(YOUR OBJECTIVE)
Pick out all lines with the word "before" from the records that follow.

## Start

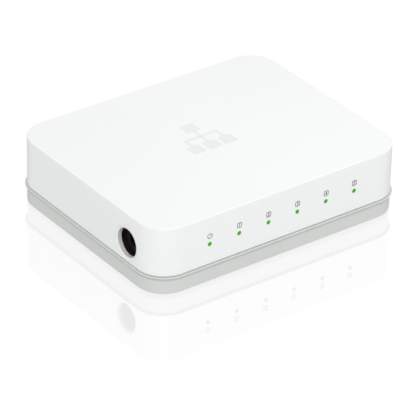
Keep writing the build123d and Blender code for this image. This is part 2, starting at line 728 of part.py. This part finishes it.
def all_parts():
    """Every node's name and shape."""
    parts = {
        "top_cover": top_cover(),
        "bottom_tray": bottom_tray(),
        "case_screws": case_screws(),
        "underside_label": underside_label(),
        "circuit_board": circuit_board(),
        "light_pipe": light_pipe(),
        "power_jack_body": power_jack_body(),
        "power_jack_pin": power_jack_pin(),
        "power_jack_spring": power_jack_spring(),
        "power_jack_terminal": power_jack_terminal(),
        "transformer_leads": transformer_leads(),
        "switch_chip": flat_chip((CHIP_X, CHIP_Y), CHIP_SIZE, CHIP_SIZE, CHIP_HEIGHT),
        "switch_chip_leads": switch_chip_leads(),
        "thermal_pad": centred_block(
            (CHIP_X, CHIP_Y), 13, 13, BOARD_TOP + CHIP_STANDOFF + CHIP_HEIGHT, 0.5
        ),
        "heat_sink": heat_sink(),
        "memory_chip": flat_chip((24, -14), 3.9, 4.9, 1.4),
        "regulator_chip": flat_chip((-32, -26), 3.9, 4.9, 1.4),
        "small_chip_leads": small_chip_leads(),
        "filter_capacitor_large": filter_capacitor(-44, -10, 4.0, 11.5),
        "filter_capacitor_small": filter_capacitor(-44, 1, 3.15, 9.0),
        "power_inductor": power_inductor(),
        "crystal": crystal(),
        "protection_diode": protection_diode(),
        "chip_capacitors": chip_capacitors(),
        "chip_resistors": chip_resistors(),
    }
    for side_y, y in (("front", -FOOT_Y), ("back", FOOT_Y)):
        for side_x, x in (("left", -FOOT_X), ("right", FOOT_X)):
            parts[f"foot_{side_y}_{side_x}"] = rubber_foot(x, y)
    lamp_names = ["power"] + [f"port_{n}" for n in range(1, PORT_COUNT + 1)]
    for name, x in zip(lamp_names, LAMP_XS):
        parts[f"lamp_{name}"] = status_lamp(x)
    for n, x in enumerate(reversed(PORT_XS), start=1):
        parts[f"port_{n}_housing"] = port_housing(x)
        parts[f"port_{n}_contacts"] = port_contacts(x)
        parts[f"port_{n}_tails"] = port_tails(x)
        parts[f"lan_transformer_{n}"] = lan_transformer(x)
    return parts


os.makedirs("parts", exist_ok=True)
for node, shape in all_parts().items():
    export_step(shape, f"parts/{node}.step")
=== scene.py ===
import json
import math

import bmesh
import bpy
from mathutils import Matrix, Vector


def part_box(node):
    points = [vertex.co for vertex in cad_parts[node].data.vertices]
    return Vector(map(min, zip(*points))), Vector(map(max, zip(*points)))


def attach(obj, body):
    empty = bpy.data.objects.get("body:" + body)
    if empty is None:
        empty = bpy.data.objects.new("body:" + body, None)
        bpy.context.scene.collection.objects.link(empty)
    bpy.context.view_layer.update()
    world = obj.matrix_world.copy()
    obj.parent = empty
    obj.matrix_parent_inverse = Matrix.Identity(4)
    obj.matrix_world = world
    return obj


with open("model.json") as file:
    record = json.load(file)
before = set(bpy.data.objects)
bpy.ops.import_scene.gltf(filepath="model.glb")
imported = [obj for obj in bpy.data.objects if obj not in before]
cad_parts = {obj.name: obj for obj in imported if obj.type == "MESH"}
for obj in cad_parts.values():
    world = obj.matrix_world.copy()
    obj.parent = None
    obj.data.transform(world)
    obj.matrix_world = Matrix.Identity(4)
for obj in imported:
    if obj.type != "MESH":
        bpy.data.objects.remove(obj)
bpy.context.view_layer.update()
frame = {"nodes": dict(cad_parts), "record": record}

MM = 0.001
MM_PER_METRE = 1000.0
NODES = frame["nodes"]
SCENE = bpy.context.scene


# ---- Camera: in front and to the left, looking down ----
# TURN, RISE and ROLL are in radians. It looks at a point AIM_HEIGHT above the middle of the desk under the
# object, moved by AIM_RIGHT and AIM_UP across its own view.

TURN = -0.648
RISE = 0.542
ROLL = 0.0249
DISTANCE = 1.3718
LENS = 286.9
AIM_HEIGHT = 0.85 * MM
AIM_RIGHT = -0.05 * MM
AIM_UP = -2.585 * MM

back = Vector((math.sin(TURN) * math.cos(RISE), -math.cos(TURN) * math.cos(RISE), math.sin(RISE)))
level = Vector((math.cos(TURN), math.sin(TURN), 0))
upright = back.cross(level)
right = math.cos(ROLL) * level + math.sin(ROLL) * upright
up = -math.sin(ROLL) * level + math.cos(ROLL) * upright
camera = bpy.data.objects.new("camera", bpy.data.cameras.new("camera"))
SCENE.collection.objects.link(camera)
camera.data.sensor_width = 36
camera.data.lens = LENS
camera.data.clip_start, camera.data.clip_end = 0.05, 20
aim = Vector((0, 0, AIM_HEIGHT)) + AIM_RIGHT * right + AIM_UP * up
turn = Matrix((right, up, back)).transposed()
camera.matrix_world = Matrix.Translation(aim + DISTANCE * back) @ turn.to_4x4()
SCENE.camera = camera
SCENE.view_settings.view_transform = "Standard"
SCENE.view_settings.look = "None"


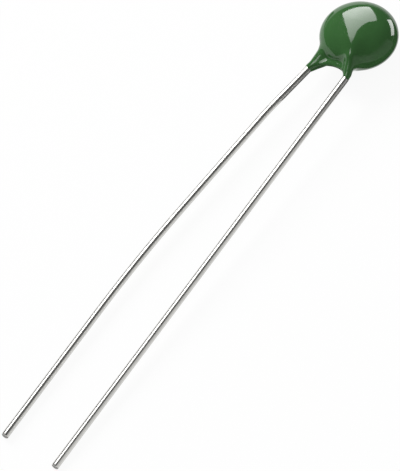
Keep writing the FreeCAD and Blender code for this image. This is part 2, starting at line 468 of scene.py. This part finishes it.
def turned_over(faces):
    """The same faces, looking the other way."""
    return [tuple(reversed(face)) for face in faces]


def tip_rings(frame_at, leads, way):
    """Middles and radii of the rings over a cut end, from its middle to its rim."""
    point, right, up, ahead = frame_at
    radius = leads.wire_radius
    bevel = leads.tip_bevel
    rings = [(point - ahead * (way * TIP_SWELL), right, up, radius * TIP_MIDDLE)]
    for part in TIP_RINGS:
        back = bevel * (1 - math.sqrt(1 - part * part))
        rings.append((point + ahead * (way * back), right, up, radius - bevel + bevel * part))
    return rings


def make_lead(name, leads, side):
    """A drawn wire with slanted, lightly rounded ends."""
    frames = ring_frames(lead_track(leads, side, WIRE_STEP))
    rings = []
    wrap = []

    def add(run, point, right, up, size, slant):
        ring = []
        for j in range(WIRE_SIDES):
            turn = 2 * math.pi * j / WIRE_SIDES
            corner = point + right * (size * math.cos(turn)) + up * (size * math.sin(turn))
            ring.append(corner + slant * (size * math.cos(turn + CUT_FACING)))
            wrap.append((j / WIRE_SIDES, run * MM))
        rings.append(ring)

    run = 0.0
    square = Vector((0.0, 0.0, 0.0))
    for station in tip_rings(frames[0], leads, 1):
        add(run, *station, square)
    for before, (point, right, up, _) in zip(frames, frames[1:-1]):
        run += (point - before[0]).length
        add(run, point, right, up, leads.wire_radius, square)
    for station in reversed(tip_rings(frames[-1], leads, -1)):
        add(run, *station, frames[-1][3] * CUT_SLANT)
    corners, faces = tube(rings, WIRE_SIDES)
    faces.append(tuple(reversed(range(WIRE_SIDES))))
    faces.append(tuple(range(len(corners) - WIRE_SIDES, len(corners))))
    return new_mesh(name, corners, turned_over(faces), uv=wrap)


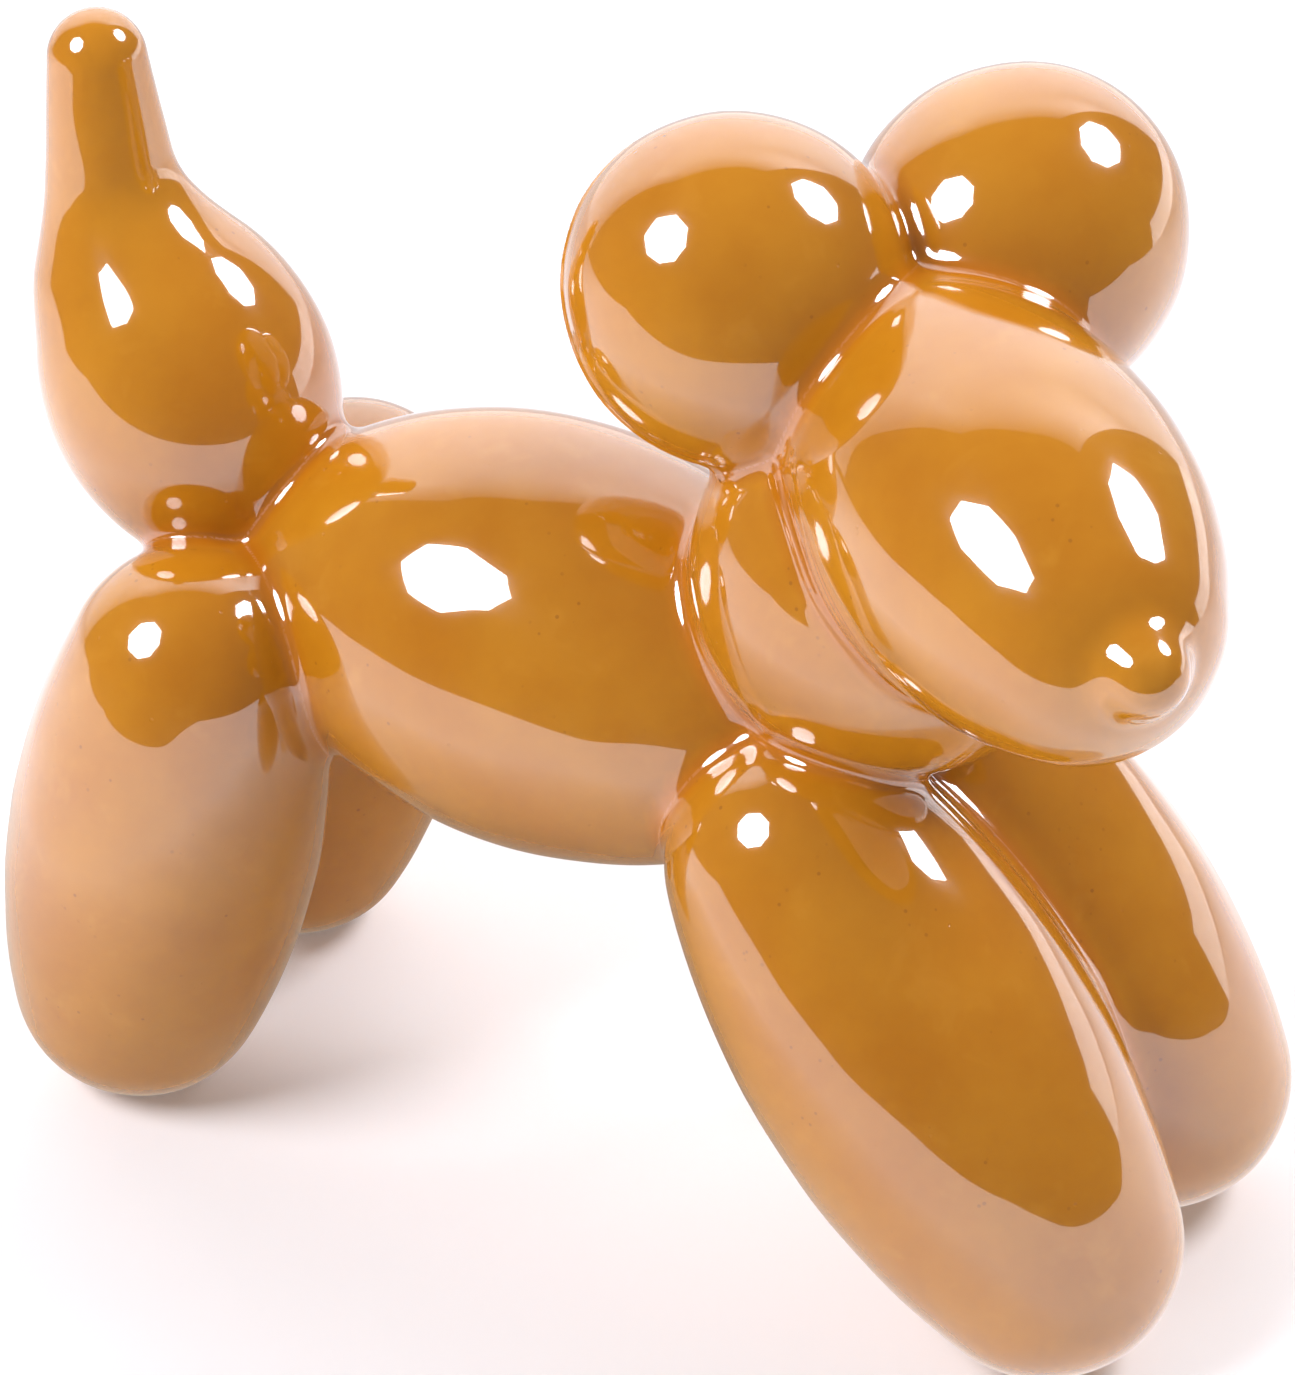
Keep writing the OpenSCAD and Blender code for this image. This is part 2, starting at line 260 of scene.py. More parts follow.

## End

(RESPONSE TO THE TASK)
before = set(bpy.data.objects)
imported = [obj for obj in bpy.data.objects if obj not in before]
    for before, (point, right, up, _) in zip(frames, frames[1:-1]):
        run += (point - before[0]).length